Material provided:

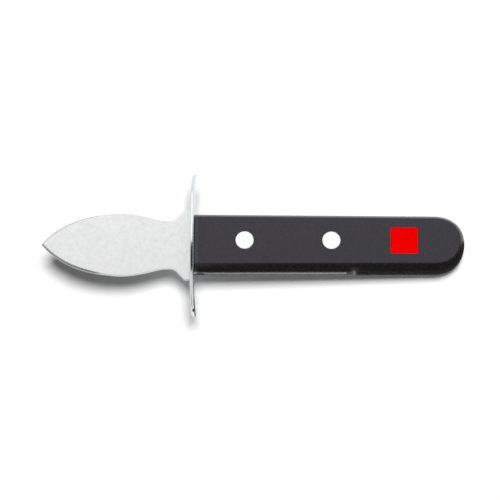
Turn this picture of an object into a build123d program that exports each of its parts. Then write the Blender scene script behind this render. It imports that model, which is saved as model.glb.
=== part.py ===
from build123d import *
import math
import os

# Oyster knife lying at rest: a stout pointed blade with its tang, an oval hand guard, a one-piece
# moulded handle slotted for the tang, two pairs of rivet halves and a tile let into the handle.
# Millimetres. The pieces are drawn along the knife's own axis: X runs from the blade side of the
# guard (zero) back to the butt, Y lies across the blade, Z stands out of its flat. At the end
# lay_down leans the finished knife onto its guard and butt and centres it over the origin.

# Blade and tang, one piece of plate
blade_reach = 60.3            # point to guard
blade_width = 26.0            # at its widest place
blade_thickness = 2.2
cutting_edge_length = 32.8    # along the axis, point back to the widest place
point_angle = 52.0            # degrees, each side of the axis
bevel_width = 0.72
edge_thickness = 0.7          # what the two bevels leave: blunt, for prying
waist_width = 19.8
waist_reach = 8.7             # guard to the narrowest place
shoulder_width = 29.4
shoulder_land = 2.1           # straight edge of the shoulder beside the guard
shoulder_radius = 0.7
shoulder_end_radius = 0.35    # corner that meets the guard
tang_length = 64.2            # behind the blade side of the guard
tang_corner_radius = 1.5
relief_length = 5.6           # shallow notches that let the guard seat square
relief_depth = 0.2
relief_radius = 0.08

# Points of the outline, each as a share of its run along the axis and a share of its height
point_shares = ((0.22, 0.495), (0.47, 0.803), (0.72, 0.955))
waist_shares = ((0.37, 0.73), (0.60, 0.43))
bevel_shares = (0.2, 0.4, 0.6, 0.8)
full_bevel_share = 0.55       # of the cutting edge, from the point; the bevel fades behind it
shoulder_rise_share = 0.732   # of the run from waist to land; the waist's straight has the rest
waist_round_share = 0.78      # of that straight, for the round that turns it outwards

# Guard
guard_width = 59.4
guard_height = 34.0
guard_thickness = 1.6
guard_flat_width = 30.0       # the middle stays flat under shoulders and handle
guard_sweep = 0.8             # how far the ends curve back towards the hand
guard_edge_radius = 0.55      # round of the rim
guard_slot_corner = 0.3

# Handle
handle_end = 110.7            # blade side of the guard to the butt
handle_front_width = 23.9
handle_rear_width = 22.9
handle_thickness = 15.0
handle_flat_width = 19.6      # flat top and bottom, at the front
side_wall_height = 4.0        # upright band around the tang
butt_round_length = 12.5
butt_fullness = 1.3           # tangent strength of the butt curve
handle_edge_radius = 0.35

# Rivets, two halves each: the pin of one is pressed into the barrel of the other
rivet_places = {"front": 21.9, "rear": 56.8}
rivet_head_diameter = 7.4
rivet_head_height = 2.4
rivet_head_chamfer = 0.1
rivet_barrel_diameter = 5.0
rivet_pin_diameter = 3.4
rivet_pin_chamfer = 0.5
barrel_end_gap = 0.4          # short of the other head's seat
pin_end_gap = 0.6

# Tile in the top of the handle
tile_place = 86.0
tile_size = 11.0
tile_thickness = 0.9
tile_corner_radius = 0.6

# Fits and cuts
slot_gap = 0.05               # tang to handle, each side
guard_gap = 0.1               # tang to guard, each side
barrel_gap = 0.1              # barrel to its bores, on the radius
head_gap = 0.03               # head to its counterbore, on the radius
pin_gap = 0.01                # pin to barrel, on the radius
tile_gap = 0.04
overrun = 2.0

# Worked out from the sizes above
widest_x = cutting_edge_length - blade_reach
half_thickness = handle_thickness / 2
side_inset = (handle_front_width - handle_flat_width) / 2
side_rise = half_thickness - side_wall_height / 2
side_radius = (side_rise**2 + side_inset**2) / (2 * side_inset)
head_seat = half_thickness - rivet_head_height
rim_turn = math.radians(90 / 4)   # the round of the rim is three flats; from each to the next
rim_start = guard_edge_radius * (1 - math.tan(rim_turn / 2))
from_base = (Align.CENTER, Align.CENTER, Align.MIN)
from_top = (Align.CENTER, Align.CENTER, Align.MAX)


def handle_side(x):
    """Half width of handle and tang at a distance behind the blade side of the guard."""
    run = handle_end - butt_round_length - guard_thickness
    narrowing = (handle_front_width - handle_rear_width) / 2
    return handle_front_width / 2 - narrowing * (x - guard_thickness) / run


def mirrored_face(half_outline):
    """Face between an open outline on one side of the X axis and its mirror image."""
    return make_face(half_outline.edges() + mirror(half_outline, Plane.XZ).edges())


def cutting_edge():
    """Edge of the blade from its point to the widest place."""
    half = blade_width / 2
    between = [(cutting_edge_length * along - blade_reach, half * up) for along, up in point_shares]
    slope = math.radians(point_angle)
    return Spline(
        [(-blade_reach, 0)] + between + [(widest_x, half)],
        tangents=[(math.cos(slope), math.sin(slope)), (1, 0)],
    )


def bevel_line():
    """Inner border of the bevel: the cutting edge moved in, meeting it at the widest place."""
    edge = cutting_edge()
    points = [(bevel_width / math.sin(math.radians(point_angle)) - blade_reach, 0)]
    for share in bevel_shares:
        fade = min(1, (1 - share) / (1 - full_bevel_share))
        inward = (edge % share).rotate(Axis.Z, -90)
        points.append(edge @ share + inward * bevel_width * fade)
    return Spline(points + [edge @ 1], tangents=[edge % 0, (1, 0)])


def blade_front():
    """Front of the blade, bevelled from both flats down to its blunt edge."""
    borders = {
        -blade_thickness / 2: bevel_line(),
        -edge_thickness / 2: cutting_edge(),
        edge_thickness / 2: cutting_edge(),
        blade_thickness / 2: bevel_line(),
    }
    layers = []
    for height, border in borders.items():
        other = mirror(border, Plane.XZ)
        closing = Line(border @ 1, other @ 1)
        layers.append(Pos(0, 0, height) * Wire(border.edges() + closing.edges() + other.edges()))
    return Solid.make_loft(layers, ruled=True)


def blade_rear():
    """Waist, shoulders and tang, with upright edges."""
    half, waist, shoulder = blade_width / 2, waist_width / 2, shoulder_width / 2
    run = -waist_reach - widest_x
    between = [(widest_x + run * along, waist + (half - waist) * up) for along, up in waist_shares]
    flank = Spline(
        [(widest_x, half)] + between + [(-waist_reach, waist)], tangents=[(1, 0), (1, 0)]
    )
    rise_run = (waist_reach - shoulder_land) * shoulder_rise_share
    waist_straight = waist_reach - shoulder_land - rise_run
    half_rise_angle = math.atan2(shoulder - waist, rise_run) / 2
    waist_radius = waist_straight * waist_round_share / math.tan(half_rise_angle)
    relief_foot = (0, handle_side(0) - relief_depth)
    shoulder_line = FilletPolyline(
        (-waist_reach, waist),
        (-shoulder_land - rise_run, waist),
        (-shoulder_land, shoulder),
        (0, shoulder),
        relief_foot,
        radius=(waist_radius, shoulder_radius, shoulder_end_radius),
    )
    tang_line = FilletPolyline(
        relief_foot,
        (relief_length, handle_side(relief_length) - relief_depth),
        (relief_length, handle_side(relief_length)),
        (tang_length, handle_side(tang_length)),
        (tang_length, 0),
        radius=(relief_radius, relief_radius, tang_corner_radius),
    )
    closing = Line((widest_x, 0), (widest_x, half))
    face = mirrored_face(Curve() + [closing, flank, shoulder_line, tang_line])
    return extrude(face, blade_thickness / 2, both=True)


def rivet_bore():
    return Cylinder(rivet_barrel_diameter / 2 + barrel_gap, handle_thickness + overrun)


def make_blade():
    blade = blade_front() + blade_rear()
    for place in rivet_places.values():
        blade -= Pos(place, 0, 0) * rivet_bore()
    return blade


def guard_profile():
    """Plate seen from above: flat in the middle, both ends curved back in gentle arcs."""
    wing_width = (guard_width - guard_flat_width) / 2
    radius = (wing_width**2 + guard_sweep**2) / (2 * guard_sweep)
    ring = Circle(radius) - Circle(radius - guard_thickness)
    reach = wing_width + overrun
    profile = Pos(guard_thickness / 2, 0) * Rectangle(guard_thickness, guard_flat_width)
    for side in (1, -1):
        wing_room = Pos(reach / 2, side * (guard_flat_width + reach) / 2) * Rectangle(reach, reach)
        profile += (Pos(radius, side * guard_flat_width / 2) * ring) & wing_room
    return profile


def rounded_rim(plate):
    """Rim rounded in flats: a cut at 45 degrees, then one along each border of that cut."""
    first_cut = guard_edge_radius * (1 - math.tan(rim_turn))
    for cut in (first_cut, rim_start - first_cut):
        plate = chamfer(plate.edges().filter_by(GeomType.LINE, reverse=True), cut)
    return plate


def make_guard():
    """Oval plate with a rounded rim, pierced for the tang."""
    plate = extrude(guard_profile(), guard_height / 2 + overrun, both=True)
    oval = Plane.YZ * Ellipse(guard_width / 2, guard_height / 2)
    plate &= extrude(oval, guard_width, both=True)
    slot = Plane.YZ * RectangleRounded(
        handle_front_width + 2 * guard_gap, blade_thickness + 2 * guard_gap, guard_slot_corner
    )
    return rounded_rim(plate) - extrude(slot, guard_width, both=True)


def handle_outline(front):
    """Plan of the handle at its widest level, from a given place back to the butt."""
    round_start = handle_end - butt_round_length
    side = Line((front, handle_side(front)), (round_start, handle_side(round_start)))
    butt = Spline(
        [side @ 1, (handle_end, 0)],
        tangents=[side % 1, (0, -1)],
        tangent_scalars=(butt_fullness, butt_fullness),
    )
    closing = Line((front, 0), side @ 0)
    return mirrored_face(Curve() + [closing, side, butt])


def handle_body():
    """Slab with large rounds above and below its upright band, sliced to the two flats."""
    slab = extrude(
        handle_outline(guard_thickness - overrun), side_wall_height / 2 + side_radius, both=True
    )
    rims = slab.faces().filter_by(Plane.XY).edges().filter_by(Axis.Y, reverse=True)
    room = Pos(guard_thickness, 0, 0) * Box(
        handle_end,
        handle_front_width + overrun,
        handle_thickness,
        align=(Align.MIN, Align.CENTER, Align.CENTER),
    )
    body = fillet(rims, side_radius) & room
    flat_edges = body.faces().filter_by(Plane.XY).edges()
    front_edges = body.faces().sort_by(Axis.X)[0].edges()
    return fillet(flat_edges + (front_edges - flat_edges), handle_edge_radius)


def tang_slot():
    """Room for the tang, open at the front and on both sides, its end rounded like the tang's."""
    front = guard_thickness - overrun
    end = tang_length + slot_gap
    side_line = FilletPolyline(
        (front, handle_side(front) + slot_gap),
        (end, handle_side(end) + slot_gap),
        (end, 0),
        radius=tang_corner_radius + slot_gap,
    )
    closing = Line((front, 0), side_line @ 0)
    face = mirrored_face(Curve() + [closing, side_line])
    return extrude(face, blade_thickness / 2 + slot_gap, both=True)


def tile_block(margin):
    """The tile, with a margin all round for the pocket that takes it."""
    side = tile_size + 2 * margin
    square = Pos(tile_place, 0, half_thickness) * RectangleRounded(
        side, side, tile_corner_radius + margin
    )
    return extrude(square, -tile_thickness)


def make_handle():
    handle = handle_body() - tang_slot() - tile_block(tile_gap)
    head_room = Cylinder(rivet_head_diameter / 2 + head_gap, 2 * rivet_head_height)
    for place in rivet_places.values():
        handle -= Pos(place, 0, 0) * rivet_bore()
        for side in (1, -1):
            handle -= Pos(place, 0, side * half_thickness) * head_room
    return handle


def rivet_head():
    """Head seated in its counterbore, its face level with the top of the handle."""
    head = Cylinder(rivet_head_diameter / 2, rivet_head_height, align=from_base)
    return Pos(0, 0, head_seat) * chamfer(head.edges().sort_by(Axis.Z)[-1], rivet_head_chamfer)


def make_female_half():
    """Head on the underside, with an open barrel that reaches up through the tang."""
    barrel = Cylinder(rivet_barrel_diameter / 2, 2 * head_seat - barrel_end_gap, align=from_base)
    barrel -= Cylinder(rivet_pin_diameter / 2 + pin_gap, 2 * head_seat, align=from_base)
    return mirror(rivet_head(), Plane.XY) + Pos(0, 0, -head_seat) * barrel


def make_male_half():
    """Head on top, with a pin that goes down into the barrel."""
    pin = Cylinder(rivet_pin_diameter / 2, 2 * head_seat - pin_end_gap, align=from_top)
    pin = chamfer(pin.edges().sort_by(Axis.Z)[0], rivet_pin_chamfer)
    return rivet_head() + Pos(0, 0, head_seat) * pin


def lay_down(pieces):
    """Lean the knife onto guard and butt, then centre its box over the origin at height zero."""
    guard_foot = guard_thickness - rim_start
    butt_foot = handle_end - side_inset - handle_edge_radius
    drop = (guard_height - handle_thickness) / 2
    lean = Rot(0, math.degrees(math.atan2(drop, butt_foot - guard_foot)), 0)
    leaning = {name: lean * piece for name, piece in pieces.items()}
    box = Compound(list(leaning.values())).bounding_box()
    shift = Pos(-box.center().X, -box.center().Y, -box.min.Z)
    return {name: shift * piece for name, piece in leaning.items()}


def make_knife():
    pieces = {
        "blade": make_blade(),
        "guard": make_guard(),
        "handle": make_handle(),
        "handle_tile": tile_block(0),
    }
    for end, place in rivet_places.items():
        pieces[f"{end}_rivet_male"] = Pos(place, 0, 0) * make_male_half()
        pieces[f"{end}_rivet_female"] = Pos(place, 0, 0) * make_female_half()
    return lay_down(pieces)


os.makedirs("parts", exist_ok=True)
for name, piece in make_knife().items():
    export_step(piece, f"parts/{name}.step")
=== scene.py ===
import math

import bpy
from mathutils import Matrix, Vector

# Oyster knife on a white table. The knife leans on its guard and butt, so places that follow
# the knife are given along its own axes (X to the butt, Y across, Z out of the flat) in mm.

print("loading the knife")
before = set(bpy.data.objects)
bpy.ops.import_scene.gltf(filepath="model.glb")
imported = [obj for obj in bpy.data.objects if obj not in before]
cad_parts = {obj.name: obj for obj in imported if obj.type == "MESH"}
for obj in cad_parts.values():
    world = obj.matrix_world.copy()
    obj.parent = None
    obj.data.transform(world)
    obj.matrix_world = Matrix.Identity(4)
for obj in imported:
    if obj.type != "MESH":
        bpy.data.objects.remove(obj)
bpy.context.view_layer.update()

knife = {
    "leanDegrees": 5.072,
    "originX": -25.190,       # where the front of the guard lands in the frame, mm
    "originZ": 17.055,
}


def knifeTurn():
    return Matrix.Rotation(math.radians(knife["leanDegrees"]), 4, "Y")


def fromKnife(x, y, z):
    place = knifeTurn() @ Vector((x, y, z))
    return Vector((place.x + knife["originX"], place.y, place.z + knife["originZ"])) / 1000


def knifeDirection(acrossDegrees):
    # straight out of the flat is zero, and positive turns to the far edge
    across = math.radians(acrossDegrees)
    return knifeTurn().to_3x3() @ Vector((0, math.sin(across), math.cos(across)))


def linearFromHex(code):
    channels = [int(code.lstrip("#")[i:i + 2], 16) / 255 for i in (0, 2, 4)]
    linear = [c / 12.92 if c <= 0.04045 else ((c + 0.055) / 1.055) ** 2.4 for c in channels]
    return (*linear, 1.0)


def perMillimetre(size):
    # texture scale for a pattern whose repeat is this many millimetres, coordinates in metres
    return 1000.0 / size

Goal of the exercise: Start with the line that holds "world = obj.matrix_world.copy()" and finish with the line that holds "bpy.context.view_layer.update()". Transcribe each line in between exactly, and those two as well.

Complete response:
    world = obj.matrix_world.copy()
    obj.parent = None
    obj.data.transform(world)
    obj.matrix_world = Matrix.Identity(4)
for obj in imported:
    if obj.type != "MESH":
        bpy.data.objects.remove(obj)
bpy.context.view_layer.update()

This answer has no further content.